El Perú atraviesa una de las etapas más críticas de su historia reciente, marcada por una creciente inseguridad ciudadana, una justicia debilitada y una corrupción que parece estar enraizada en todos los niveles del poder. Este panorama actual no es una casualidad ni un fenómeno aislado. Tiene raíces profundas que se remontan a uno de los capítulos más oscuros del país: el régimen de Alberto Fujimori (1990–2000), cuyo legado de corrupción e impunidad sigue teniendo efectos devastadores en la estructura política e institucional del Estado peruano.
Durante su década en el poder, Fujimori implementó un modelo autoritario que concentró todos los resortes del Estado en manos del Ejecutivo. El autogolpe de 1992, con el cierre del Congreso, fue el punto de quiebre en la democracia peruana. Desde entonces, el gobierno fujimorista manipuló el Poder Judicial, cooptó a las Fuerzas Armadas, utilizó los servicios de inteligencia como aparato de represión y control, y corrompió a los medios de comunicación para imponer una narrativa oficial.

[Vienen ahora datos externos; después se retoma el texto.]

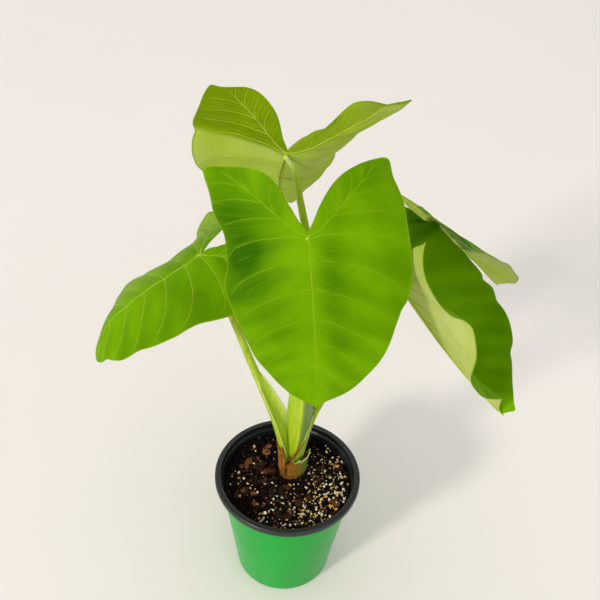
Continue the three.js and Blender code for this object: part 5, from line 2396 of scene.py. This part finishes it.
    def specks(self, draw: np.random.Generator) -> Spots:
        """Specks of compost that stick to the pot's wall and rim.

        Args:
            draw: The random numbers.

        Returns:
            The specks' places, sizes, turns and tints.
        """
        rows = []
        for _ in range(self.wall_specks):
            angle, z = draw.uniform(0, 2 * np.pi), draw.uniform(*self.speck_heights)
            rows.append((self.pot.outer(z) + 0.05, angle, z, draw.uniform(*self.wall_speck_sizes)))
        for _ in range(self.rim_specks):
            angle, size = draw.uniform(0, 2 * np.pi), draw.uniform(*self.rim_speck_sizes)
            reach = self.pot.rim_radius - draw.uniform(2, self.pot.rim_width - 1)
            rows.append((reach, angle, self.pot.height, size))
        reach, angle, z, size = np.array(rows).T
        on_rim = (z >= self.pot.height)[:, None]
        turns = np.where(on_rim, 0.0, np.stack([0 * angle, 0 * angle + 1.57, angle], -1))
        on_wall, lying = self.speck_flat
        flat = np.where(on_rim, [[1.0, 1.0, lying]], [[1.0, 1.0, on_wall]])
        tints = draw.uniform(0, self.speck_tint, len(rows))
        return Spots(places_round(reach, angle, z), size[:, None] * flat, turns, tints)


# The stage

@dataclass
class Studio:
    """The pale floor, the soft light and the camera at the photograph's angle."""

    lens: float = 60.0
    sensor: float = 36.0
    pitch: float = 41.2
    roll: float = 3.75
    eye: Triple = (1.0, -668.0, 964.0)
    floor_size: float = 16.0
    aim: Triple = (0.0, 0.02, 0.28)
    sun_travel: Triple = (1.30, 1.38, -1.0)
    fill_travel: Triple = (-0.5, 1.0, -0.55)

    def camera(self) -> None:
        """Sets the camera up, turned about its own axis as in the photograph."""
        data = bpy.data.cameras.new("camera")
        data.lens, data.sensor_width = self.lens, self.sensor
        data.clip_start, data.clip_end = 0.01, 60.0
        tilt, roll = math.radians(self.pitch), math.radians(self.roll)
        ahead = Vector((0, math.cos(tilt), -math.sin(tilt)))
        up = Vector((0, math.sin(tilt), math.cos(tilt)))
        right = Vector((1, 0, 0))
        across = right * math.cos(roll) + up * math.sin(roll)
        top = up * math.cos(roll) - right * math.sin(roll)
        camera = bpy.data.objects.new("camera", data)
        bpy.context.scene.collection.objects.link(camera)
        turn = Matrix((across, top, -ahead)).transposed().to_4x4()
        camera.matrix_world = Matrix.Translation(Vector(self.eye) * MM) @ turn
        bpy.context.scene.camera = camera

    def lamp(self, name: str, travel: Sequence[float], distance: float, size: float, watts: float,
             colour: Colour) -> None:
        """A soft square light.

        Args:
            name: Its name.
            travel: The direction that its light travels in.
            distance: How far it is from the plant, in metres.
            size: Its side, in metres.
            watts: Its power.
            colour: Its colour.
        """
        data = bpy.data.lights.new(name, "AREA")
        data.size, data.energy, data.color = size, watts, colour
        lamp = bpy.data.objects.new(name, data)
        bpy.context.scene.collection.objects.link(lamp)
        way = Vector(travel).normalized()
        lamp.location = Vector(self.aim) - way * distance
        lamp.rotation_euler = way.to_track_quat("-Z", "Y").to_euler()

    def floor(self) -> None:
        """Lays the floor."""
        half = self.floor_size / 2 / MM
        corners = np.array([(-half, -half, 0), (half, -half, 0), (half, half, 0), (-half, half, 0)])
        floor = mesh_of("floor", corners, [(0, 1, 2, 3)])
        place("floor", floor, FloorFinish("floor").material())

    def world(self, colour: Colour, strength: float) -> None:
        """Fills the room with even light."""
        world = bpy.data.worlds.new("studio")
        bpy.context.scene.world = world
        world.use_nodes = True
        sky = world.node_tree.nodes["Background"].inputs
        sky["Color"].default_value = (*colour, 1.0)
        sky["Strength"].default_value = strength

    def build(self) -> None:
        """Sets the stage."""
        self.floor()
        self.world(colour=(1.0, 0.985, 0.97), strength=0.80)
        self.lamp("key", self.sun_travel, distance=9.0, size=1.1, watts=420.0, colour=(1.0, 0.93, 0.82))
        self.lamp("fill", self.fill_travel, distance=3.6, size=2.4, watts=14.0, colour=(0.97, 0.98, 1.0))
        self.camera()
        bpy.context.scene.view_settings.view_transform = "Standard"


BARK = ((0.0, (0.014, 0.007, 0.004)), (0.4, (0.045, 0.018, 0.008)), (0.75, (0.12, 0.043, 0.015)),
        (1.0, (0.22, 0.09, 0.035)))
CRUMB = ((0.0, (0.0013, 0.0008, 0.0006)), (0.6, (0.0045, 0.0023, 0.0014)),
         (0.9, (0.022, 0.009, 0.0045)), (1.0, (0.09, 0.04, 0.018)))
GRAIN = ((0.0, (0.84, 0.82, 0.72)), (0.34, (0.82, 0.74, 0.50)), (0.55, (0.74, 0.56, 0.20)),
         (0.8, (0.62, 0.34, 0.06)), (1.0, (0.50, 0.17, 0.025)))
STEM = StemFinish("stem_skin")
HUSK = HuskFinish("dry_husk")
CORM_SKIN = HuskFinish(
    "corm_skin", (0.44, 0.22, 0.03), (0.32, 0.13, 0.012), (0.06, 0.025, 0.006), grain_up=0.3)
ROOTLET = HuskFinish(
    "rootlet", (0.2, 0.11, 0.05), (0.1, 0.045, 0.018), (0.03, 0.012, 0.006), grain_up=1.0)
BLACK_PLASTIC = PotFinish(
    "black_plastic", (0.008, 0.011, 0.013), (0.006, 0.008, 0.010), (0.035, 0.04, 0.042), dust=0.35,
    rough=(0.26, 0.42), gloss=0.5)
DRESS = {
    "finish": LeafFinish("leaf_skin"), "veins": VeinFinish("leaf_vein"),
    "ribs": VeinFinish("leaf_rib", (0.50, 0.64, 0.07), (0.60, 0.72, 0.16)),
}
SOFT_VEIN = VeinFinish("leaf_vein_soft", (0.22, 0.45, 0.001), (0.27, 0.485, 0.005))
LOOKS: dict[str, dict[str, object]] = {
    # The front leaf's Shade patches are painted shade.
    "front": {"veins": SOFT_VEIN, "proud": (0.18, 0.2), "shade": (
        Shade(0.38, 0.10, 0.17, 0.2, 1.0), Shade(0.42, -0.34, 0.12, 0.12, 0.45),
        Shade(0.46, 0.34, 0.12, 0.14, 0.35), Shade(0.45, -0.12, 0.12, 0.12, 0.4),
        Shade(-0.1, 0.2, 0.07, 0.28, 0.5), Shade(-0.12, 0.62, 0.09, 0.16, 0.3),
        Shade(0.16, 0.5, 0.12, 0.12, 0.25))},
    # The top leaf's lobes are painted with light shining through them, and its ribs in a lighter, lit
    # colour.
    "top": {
        "finish": LeafFinish(
            "leaf_skin_top", under=(0.60, 0.74, 0.15), under_bright=(0.50, 0.66, 0.045),
            under_lit=(0.24, 0.38, 0.001)),
        "ribs": VeinFinish("leaf_rib_lit", (0.44, 0.60, 0.02), (0.52, 0.67, 0.07)),
        "lit": {Side.LEFT: 1.0, Side.RIGHT: 0.7}, "lit_lobe": Side.LEFT},
    # The left leaf's upper half gets a painted pale sheen.
    "left": {"proud": (0.26, 0.25), "pale": Side.RIGHT, "veins": VeinFinish(
        "leaf_vein_clear", (0.36, 0.58, 0.02), (0.46, 0.66, 0.07))},
    "right": {"veins": SOFT_VEIN, "proud": (0.1, 0.0)},
    # The back leaf's underside gets a strip of painted shade.
    "back": {"dim": Side.RIGHT},
}


def main() -> None:
    """Builds the plant, its pot and the stage, in that order."""
    logging.basicConfig(level=logging.INFO, format="%(message)s")
    Studio().build()
    strands, scatter = Strands(), Scatter()
    pot = Pot(PotFinish("green_plastic"), BLACK_PLASTIC)
    pot.build()
    PottingMix(
        pot, EarthFinish("compost"), LumpFinish("crumb", CRUMB), LumpFinish("bark", BARK, rough=0.75),
        LumpFinish("pale_grain", GRAIN, rough=0.7, mottle=0.15, relief=0.3), ROOTLET,
    ).build(scatter, strands)
    Corm(CORM_SKIN, HUSK).build(strands)
    LeafRemains(
        "dry_husk", "dry_leaf_base", "dry_sheath", HUSK, span=(152, 240), height=(138, 181),
        lean=3.0, notch=9.0, old_columns=10, wrinkle=0.7).build()
    LeafRemains(
        "cut_sheath", "cut_leaf_base", "petiole", STEM, span=(-108, 26), height=(138, 165),
        lean=2.6, notch=4.0, old_columns=12, thickness=1.0, wrinkle=0.35, dry_to=0.92).build()
    column = Column(STEM)
    column.build()
    Wrap(column, STEM, HUSK).build()
    for name, form in LEAVES.items():
        blade = LeafBlade(name, form, **{**DRESS, **LOOKS[name]})
        blade.build(strands)
        kind = SheathedPetiole if name == "left" else Petiole
        kind(name, PETIOLES[name], blade.surface, STEM).build(strands)
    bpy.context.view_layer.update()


if __name__ == "__main__":
    main()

Todo esto fue dirigido por Vladimiro Montesinos, operador político del régimen, quien tejió una vasta red de corrupción que involucró a jueces, fiscales, militares, empresarios, congresistas e incluso periodistas.
Aunque Fujimori fue finalmente condenado por corrupción y violaciones de derechos humanos, muchas de las prácticas instauradas durante su mandato permanecieron. La cultura del clientelismo, el uso político de la justicia, la compra de lealtades y el debilitamiento institucional se convirtieron en mecanismos casi normales de la política peruana. No se trató simplemente de corrupción individual, sino de la instauración de un sistema donde la legalidad fue subordinada a intereses políticos.
Hoy, el Perú enfrenta los efectos de ese deterioro institucional: fiscales presionados, jueces cuestionados, partidos políticos sin legitimidad, fuerzas del orden debilitadas y una ciudadanía desconfiada de sus autoridades. La inseguridad se ha disparado, muchas veces con la complicidad de autoridades corruptas, y la impunidad se mantiene como regla general en los casos de alto perfil.
Por eso, entender el legado de Fujimori no es mirar al pasado por nostalgia o revanchismo, sino una necesidad para enfrentar con seriedad las causas estructurales de la actual crisis. Reconocer que el debilitamiento de las instituciones comenzó con un modelo autoritario y corrupto es el primer paso para construir un país con justicia, memoria y futuro. Solo así será posible evitar que los errores del pasado se repitan, disfrazados de “mano dura” o de falsas promesas de orden.